Style, age, and confidence
Some men hesitate over braces because they fear looking old-fashioned. Usually, the opposite is true. When the suit is cut well and the braces are chosen with restraint, they read as intentional and sophisticated.
The problem comes when braces are treated as novelty. Bright elastic, flashy clips, or overly performative styling can make them feel costume-like. For tailored dressing, leather-ended braces in muted tones are the stronger choice. They should complement the cloth, not compete with it.
A belt, by contrast, is easier to wear badly simply because it is so common. The wrong leather, the wrong width, or a shiny buckle can lower the standard of the whole outfit. Familiar does not always mean foolproof.
Confidence matters here. If you stand better in braces and appreciate the discipline they bring to the line of a suit, they will serve you well. If a belt feels more natural and your tailoring is cut to accommodate it, that confidence will show too. Personal style should feel assured, not borrowed.

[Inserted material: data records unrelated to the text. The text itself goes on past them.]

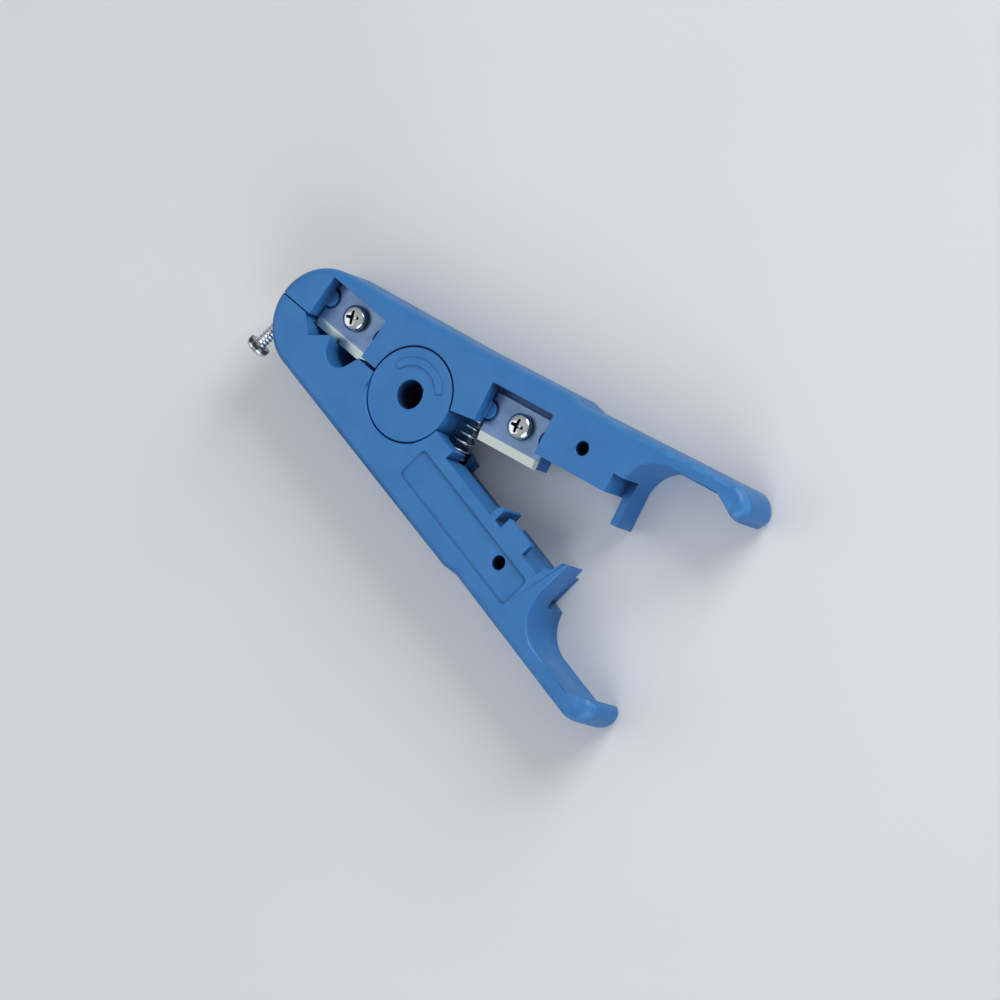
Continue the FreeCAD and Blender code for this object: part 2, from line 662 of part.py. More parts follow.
def knuckle(body, prefix, at_front):
    """Clear the layer of the other handle's disc, then add this handle's own disc."""
    clear = dim.disc_radius + dim.disc_gap
    axis = [(0, 0)]
    if at_front:
        drill(body, prefix + "_clearance", axis, clear, front_base, front_base)
        add_round(body, prefix + "_knuckle", axis, dim.disc_radius, front_base, front - front_base)
    else:
        drill(body, prefix + "_clearance", axis, clear, front, front - rear_top)
        add_round(body, prefix + "_knuckle", axis, dim.disc_radius, 0, rear_top)


def upper_hub(body):
    """Hollow hub with four snap fingers, and the raised rib on its disc."""
    axis = [(0, 0)]
    add_round(body, "hub", axis, dim.hub_radius, 0, front_base)
    add_round(body, "snap_barb", axis, dim.hub_radius + dim.barb_reach, 0, dim.barb_height)
    drill(body, "hub_bore", axis, dim.hub_bore, front, front)
    reach = dim.hub_radius + dim.barb_reach + overrun
    half = dim.hub_slot / 2
    across = [(-reach, -half), (reach, -half), (reach, half), (-reach, half)]
    along = [(half, -reach), (half, reach), (-half, reach), (-half, -reach)]
    mill(body, "slots_across", across, dim.finger_height, dim.finger_height)
    mill(body, "slots_along", along, dim.finger_height, dim.finger_height)
    rib = []
    finish = dim.rib_start + dim.rib_sweep
    for radius, bulge, angles in ((dim.rib_outer, dim.rib_outer, (dim.rib_start, finish)),
                                  (dim.rib_inner, -dim.rib_inner, (finish, dim.rib_start))):
        rib.append((radius * cosine(angles[0]), radius * sine(angles[0]), bulge))
        rib.append((radius * cosine(angles[1]), radius * sine(angles[1])))
    add_block(body, "disc_rib", rib, front, dim.rib_height)


def disc_groove(body):
    """Fine groove that carries the round gap of the disc on over the upper handle."""
    rings = circles(body, "groove_round", [(0, 0)], dim.disc_radius + dim.disc_gap, front)
    rings.addGeometry(Part.Circle(FreeCAD.Vector(), FreeCAD.Vector(0, 0, 1), dim.disc_radius.value), False)
    pin_point(rings, 1, 3, 0, 0)
    pin_radius(rings, 1, dim.disc_radius)
    sink(body, rings, dim.groove_depth, "disc_groove")


def blade_seat(body, prefix, sign, centre, edge, head_room, screw_shift):
    """Recess for a blade with its two locating bosses, the screw hole and the nut pocket."""
    left = centre - dim.blade_length / 2 - dim.recess_gap
    right = centre + dim.blade_length / 2 + dim.recess_gap
    top = edge + dim.blade_height + head_room
    corners = box_corners(left, right, edge - overrun, top, sign)
    mill(body, prefix + "_blade_recess", corners, front, front - blade_back)
    row = edge + dim.blade_hole_height
    bosses = [(left, row), (right, row)]
    hole = (centre + screw_shift, row)
    if sign is not None:
        bosses = [tail_point(x, y, sign) for x, y in bosses]
        hole = tail_point(*hole, sign)
    boss_height = dim.blade_gauge + dim.boss_proud
    add_round(body, prefix + "_locators", bosses, dim.boss_radius, blade_back, boss_height)
    drill(body, prefix + "_screw_hole", [hole], dim.screw_hole, front, front)
    pocket = hexagon(hole, dim.nut_width / 2 + dim.nut_gap)
    mill(body, prefix + "_nut_pocket", pocket, dim.nut_depth, dim.nut_depth)


def hexagon(centre, half_flats):
    """Six corners round a centre, at half the width across the flats."""
    corner = half_flats / cosine(30)
    turns = [60 * step for step in range(6)]
    return [(centre[0] + corner * cosine(turn), centre[1] + corner * sine(turn)) for turn in turns]


def spring_well(body, prefix, sign):
    """Round well that seats one end of the spring, cut along Y from the handle's inner edge."""
    end = dim.spring_length / 2 + dim.well_clear
    level = dim.spring_middle - end * sign
    centre = [(dim.spring_x, dim.rear_layer)]
    well = circles(body, prefix + "_well", centre, dim.well_radius, level, "XZ_Plane")
    sink(body, well, dim.spring_length / 2, prefix + "_spring_well", sign > 0)


nose_edge = -dim.seam_drop - dim.nose_bite


def blade(name, x, y, angle, screw_shift):
    """Flat blade, ground on its front face, with a round notch in each short end."""
    body = new_body(name)
    half = dim.blade_length / 2
    section = [(0, 0), (dim.blade_height, 0), (dim.blade_height, dim.blade_gauge),
               (dim.bevel_height, dim.blade_gauge), (0, dim.edge_land)]
    side = outline(body, name + "_section", section, -half, "YZ_Plane")
    grow(body, side, dim.blade_length, name + "_plate")
    row = dim.blade_hole_height
    reach = half + dim.recess_gap
    ends = [(-reach, row), (reach, row)]
    thick = dim.blade_gauge
    drill(body, name + "_end_notches", ends, dim.boss_radius + dim.boss_gap, thick, thick)
    drill(body, name + "_screw_hole", [(screw_shift, row)], dim.screw_hole, thick, thick)
    place(body, x, y, blade_back, angle)
    return body


def pan_screw(name, length, head, x, y, z, angle, axis=None):
    """Pan head screw with a cross recess: the head's underside is its origin and the shank runs down."""
    body = new_body(name)
    rim = dim.head_height - dim.head_crown
    shank = dim.screw_radius
    side = [(0, -length), (shank - dim.screw_point, -length), (shank, dim.screw_point - length), (shank, 0),
            (head, 0), (head, rim), (head - dim.head_crown, dim.head_height), (0, dim.head_height)]
    profile = outline(body, name + "_side", side, 0, "XZ_Plane")
    turned = body.newObject("PartDesign::Revolution", name + "_turned")
    turned.Profile = profile
    turned.ReferenceAxis = (profile, ["V_Axis"])
    turned.Angle = 360
    doc.recompute()
    half = dim.recess_width / 2
    span = dim.recess_span / 2
    level = dim.head_height
    mill(body, name + "_slot_across", box_corners(-span, span, -half, half), level, dim.recess_depth)
    mill(body, name + "_slot_along", box_corners(-half, half, -span, span), level, dim.recess_depth)
    place(body, x, y, z, angle, axis)
    return body


def hex_nut(name, x, y):
    """Hexagon nut at the top of its pocket."""
    body = new_body(name)
    add_block(body, name + "_block", hexagon((0, 0), dim.nut_width / 2), 0, dim.nut_height)
    drill(body, name + "_bore", [(0, 0)], dim.nut_bore, dim.nut_height, dim.nut_height)
    place(body, x, y, dim.nut_depth - dim.nut_height)
    return body


def return_spring():
    """Compression spring between the two wells."""
    coil = doc.addObject("Part::Helix", "spring_path")
    bind(coil, "Pitch", dim.spring_pitch)
    bind(coil, "Height", dim.spring_length - dim.wire_radius * 2)
    bind(coil, "Radius", dim.coil_radius)
    wire = doc.addObject("Part::Circle", "spring_wire")
    bind(wire, "Radius", dim.wire_radius)
    place(wire, dim.coil_radius, 0, 0, 90, (1, 0, 0))
    spring = doc.addObject("Part::Sweep", "return_spring")
    spring.Label = "return_spring"
    spring.Sections = [wire]
    spring.Spine = (coil, ["Edge1"])
    spring.Solid = True
    spring.Frenet = True
    foot = -dim.spring_middle - dim.spring_length / 2 + dim.wire_radius
    place(spring, dim.spring_x, foot, dim.rear_layer, -90, (1, 0, 0))
    return spring


def build():
    """Every sub-part, root first."""
    row = dim.blade_hole_height
    blade_top = blade_back + dim.blade_gauge
    nose_hole = (-dim.nose_blade_centre, nose_edge + row)
    cutter_foot = tail_point(dim.cutter_centre, -dim.cutter_edge, 1)
    cutter_hole = tail_point(dim.cutter_centre + dim.cutter_screw_shift, row - dim.cutter_edge, 1)
    lean = dim.adjuster_lean
    outward = dim.adjuster_tip + dim.adjuster_length
    adjuster_x = -dim.adjuster_seat - outward * sine(lean)
    adjuster_y = -dim.seam_drop - outward * cosine(lean)
    length = dim.blade_screw_length
    head = dim.head_radius
    return [
        lower_handle(),
        upper_handle(),
        blade("nose_blade", -dim.nose_blade_centre, nose_edge, 0, 0),
        blade("cutter_blade", cutter_foot[0], cutter_foot[1], dim.swing / 2, dim.cutter_screw_shift),
        pan_screw("nose_blade_screw", length, head, *nose_hole, blade_top, dim.nose_screw_turn),
        pan_screw("cutter_blade_screw", length, head, *cutter_hole, blade_top, dim.cutter_screw_turn),
        hex_nut("nose_blade_nut", *nose_hole),
        hex_nut("cutter_blade_nut", *cutter_hole),
        pan_screw("adjusting_screw", dim.adjuster_length, dim.adjuster_head, adjuster_x, adjuster_y,
                  front - dim.adjuster_depth, 90, (cosine(lean), -sine(lean), 0)),
        return_spring(),
    ]


parts = build()
doc.recompute()
for item in doc.Objects:
    if "Invalid" in item.State or "Error" in item.State:
        raise RuntimeError(f"{item.Name} failed: {item.State}")
for part in parts:
    if part.Shape.isNull() or not part.Shape.isValid():
        raise RuntimeError(f"{part.Label} has no valid shape")

os.makedirs("parts", exist_ok=True)
for part in parts:
    part.Shape.exportStep(f"parts/{part.Label}.step")
    print(part.Label, len(part.Shape.Solids), round(part.Shape.Volume, 1))
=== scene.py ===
"""Finish of a pocket wire stripper: moulded shells, ground blades, screws, nuts and the return spring."""

import json
import math

import bmesh
import bpy
import numpy as np
from mathutils import Matrix, Vector
from mathutils.bvhtree import BVHTree


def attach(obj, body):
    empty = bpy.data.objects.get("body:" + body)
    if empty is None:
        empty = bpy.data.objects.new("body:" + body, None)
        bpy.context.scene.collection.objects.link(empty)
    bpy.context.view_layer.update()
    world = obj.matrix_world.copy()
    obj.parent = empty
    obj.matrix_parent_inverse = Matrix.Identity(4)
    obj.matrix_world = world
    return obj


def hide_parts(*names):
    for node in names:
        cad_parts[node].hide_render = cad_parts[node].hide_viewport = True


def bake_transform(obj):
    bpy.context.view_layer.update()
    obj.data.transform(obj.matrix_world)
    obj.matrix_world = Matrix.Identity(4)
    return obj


bl_info = {
    "name": "Wire Stripper",
    "version": (1, 0, 0),
    "blender": (4, 5, 0),
    "location": "3D View > Sidebar > Wire Stripper",
    "description": "Moulded shells, ground blades, screws, nuts and spring of a pocket wire stripper",
    "category": "Object",
}

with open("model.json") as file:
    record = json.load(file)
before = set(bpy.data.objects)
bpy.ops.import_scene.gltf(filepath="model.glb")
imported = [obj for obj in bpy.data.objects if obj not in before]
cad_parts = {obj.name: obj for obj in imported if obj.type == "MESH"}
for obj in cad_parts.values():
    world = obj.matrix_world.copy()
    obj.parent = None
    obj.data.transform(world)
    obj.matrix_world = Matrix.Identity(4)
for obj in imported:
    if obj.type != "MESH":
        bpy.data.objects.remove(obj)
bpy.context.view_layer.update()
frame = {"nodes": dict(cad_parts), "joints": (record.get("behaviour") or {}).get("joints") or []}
NODES = frame["nodes"]
JOINTS = {joint["name"]: joint for joint in frame["joints"]}
UPRIGHT = np.identity(3)


def turned(angle):
    """Three directions turned by an angle about z, in rows."""
    return np.array([[math.cos(angle), math.sin(angle), 0.0], [-math.sin(angle), math.cos(angle), 0.0],
                     [0.0, 0.0, 1.0]])


def read(items, label, width=1, kind=float):
    """One property of a mesh's vertices, faces or corners, in rows of width when that is over 1."""
    values = np.empty(len(items) * width, dtype=kind)
    items.foreach_get(label, values)
    return values.reshape(-1, width) if width > 1 else values


def span(node, basis=UPRIGHT):
    """Lowest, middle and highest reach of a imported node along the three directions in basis."""
    along = read(NODES[node].data.vertices, "co", 3) @ basis.T
    low, high = along.min(axis=0), along.max(axis=0)
    return low, (low + high) / 2, high


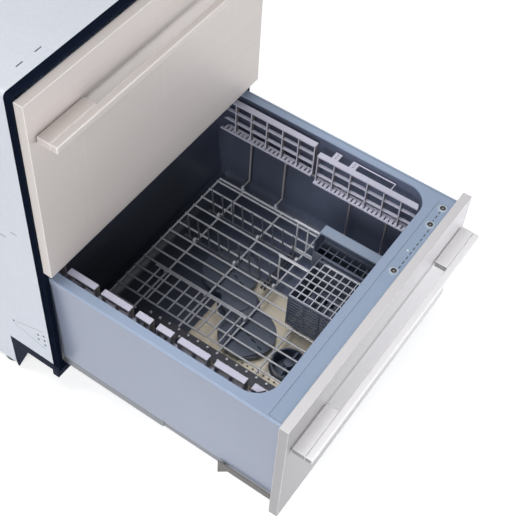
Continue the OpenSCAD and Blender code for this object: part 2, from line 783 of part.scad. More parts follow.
module button_at(x) {
    translate([x, button_y, 0]) {
        difference() {
            translate([0, 0, -strip_t - 3])
                cylinder(r = button_r, h = strip_t + 3 + button_travel, $fn = 48);
            translate([0, 0, button_travel - 0.6]) cylinder(r = 2.4, h = 2, $fn = 32);
        }
        translate([0, 0, -strip_t - 8]) cylinder(r = 3, h = 6, $fn = 32);
    }
}

/* ---------- wash parts ---------- */

// Flat motor, pump housing and drain pump hung under the tub's floor
module wash_pump_at() {
    z = floor_z - tub_wall;
    low = z - 8 - motor_h;
    translate([0, tub_mid_y, 0]) {
        difference() {
            translate([0, 0, z - 10]) cylinder(r = sump_r, h = 10, $fn = 72);
            translate([0, 0, z - 8]) cylinder(r = sump_r - 3, h = 9, $fn = 72);
        }
        translate([0, 0, low]) cylinder(r = motor_r, h = motor_h, $fn = 72);
        translate([0, 0, z - 9]) cylinder(r = 8.7, h = arm_z + arm_t - 3 - seat - z + 9, $fn = 40);
        translate([0, 0, z - 12]) rotate([0, 90, 0]) cylinder(r = 8, h = 104, $fn = 40);
        translate([92, 0, z - 12]) rotate([0, 90, 0]) cylinder(r = 11, h = 38, $fn = 56);
        for (a = [0 : 30 : 330]) rotate([0, 0, a])
            block([motor_r - 1, -1, low + 1], [motor_r + 3, 1, z - 9]);
    }
}

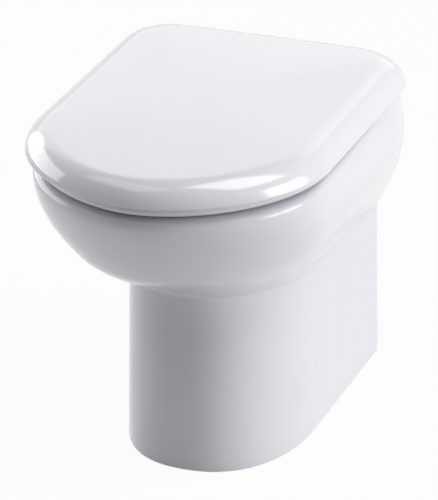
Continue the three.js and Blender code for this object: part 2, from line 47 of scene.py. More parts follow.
sliver = 0.01        # mm, keeps the faces of joined bodies off one plane
print("frame loaded:", len(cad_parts), "solids")


def at(x, d, z):        # millimetres: x to the right, d out from the wall, z up
    return Vector((x * mm, wallY - d * mm, z * mm))


def lerp(a, b, t):
    return a + (b - a) * t


def quarterTurn(steps):        # angles from nothing to a quarter turn
    return [k / steps * math.pi / 2 for k in range(steps + 1)]


def smoothTable(rows, key):        # a smooth curve through rows of key, value, value ...
    keys = [row[0] for row in rows]
    slopes = []
    for i in range(len(rows)):
        before, after = rows[max(i - 1, 0)], rows[min(i + 1, len(rows) - 1)]
        run = after[0] - before[0]
        slopes.append([(b - a) / run for a, b in zip(before[1:], after[1:])])
    for i in range(1, len(rows) - 1):
        near, far = keys[i] - keys[i - 1], keys[i + 1] - keys[i]
        for k in range(1, len(rows[0])):
            back = (rows[i][k] - rows[i - 1][k]) / near
            ahead = (rows[i + 1][k] - rows[i][k]) / far
            slopes[i][k - 1] = (back * far + ahead * near) / (near + far)
    i = 0
    while i < len(keys) - 2 and (key - keys[i + 1]) * (keys[-1] - keys[0]) > 0:
        i += 1
    run = keys[i + 1] - keys[i]
    t = (key - keys[i]) / run
    values = []
    for k in range(1, len(rows[0])):
        values.append(
            (2 * t ** 3 - 3 * t ** 2 + 1) * rows[i][k] + (t ** 3 - 2 * t ** 2 + t) * run * slopes[i][k - 1]
            + (3 * t ** 2 - 2 * t ** 3) * rows[i + 1][k] + (t ** 3 - t ** 2) * run * slopes[i + 1][k - 1])
    return values


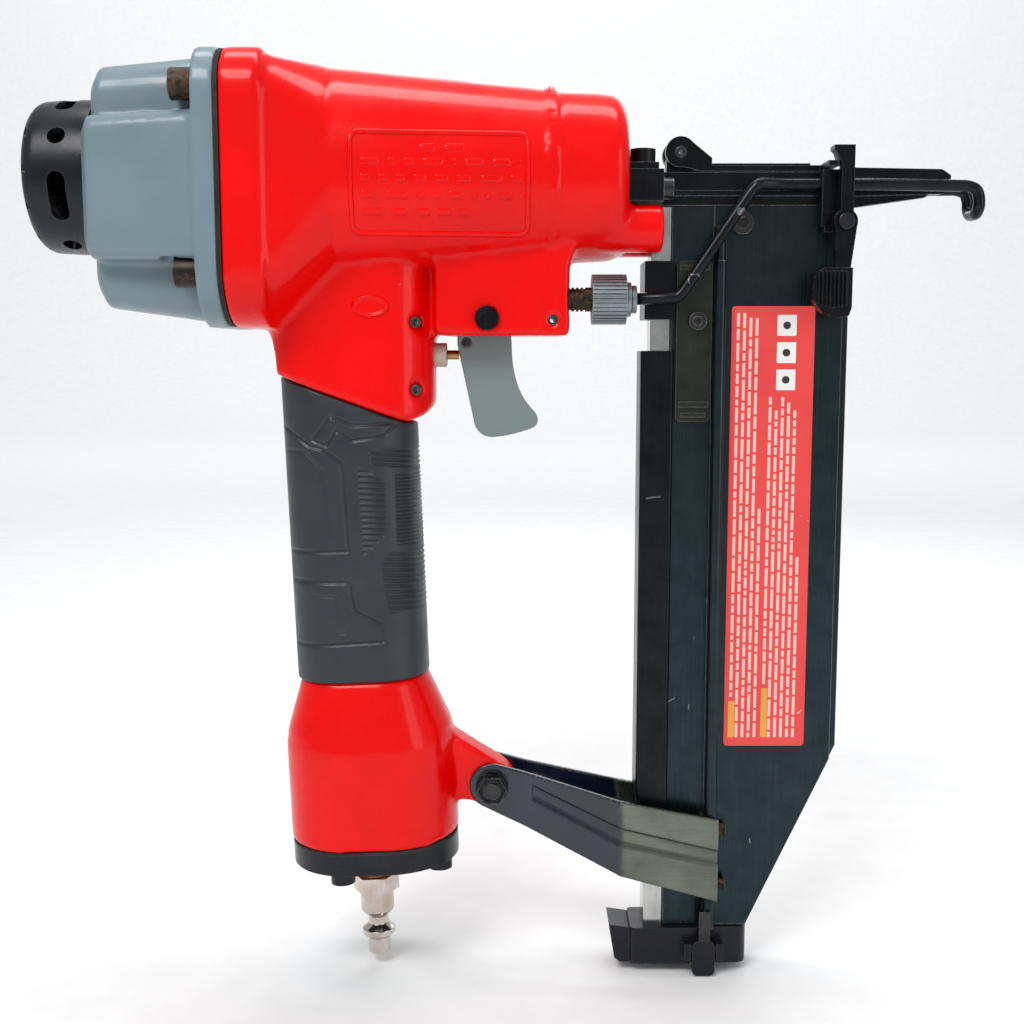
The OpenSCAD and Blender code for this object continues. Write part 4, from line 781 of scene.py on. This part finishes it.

So which should you choose?
If the suit is formal, the trousers sit higher on the waist, or the cut prioritises drape and elegance, choose braces. They are usually the superior option for men who care deeply about line, comfort, and traditional tailoring principles.
If the suit is more contemporary, the trousers were designed with loops, or your wardrobe needs one solution that moves easily between office tailoring and smart casual dressing, choose a belt. Just choose one with the same care you would apply to your shoes or cloth selection.
For many well-dressed men, the right answer is not one or the other forever. It is knowing which each does best. A wardrobe becomes more refined when every detail is selected in service of the garment, the occasion, and the man wearing it.
At Manndiip, that is often where the difference lies – not in following a rule for its own sake, but in understanding how construction, fit, and finishing work together to shape presence.
The smartest choice is the one that lets your suit sit beautifully, move cleanly, and look as though every element was considered from the very beginning.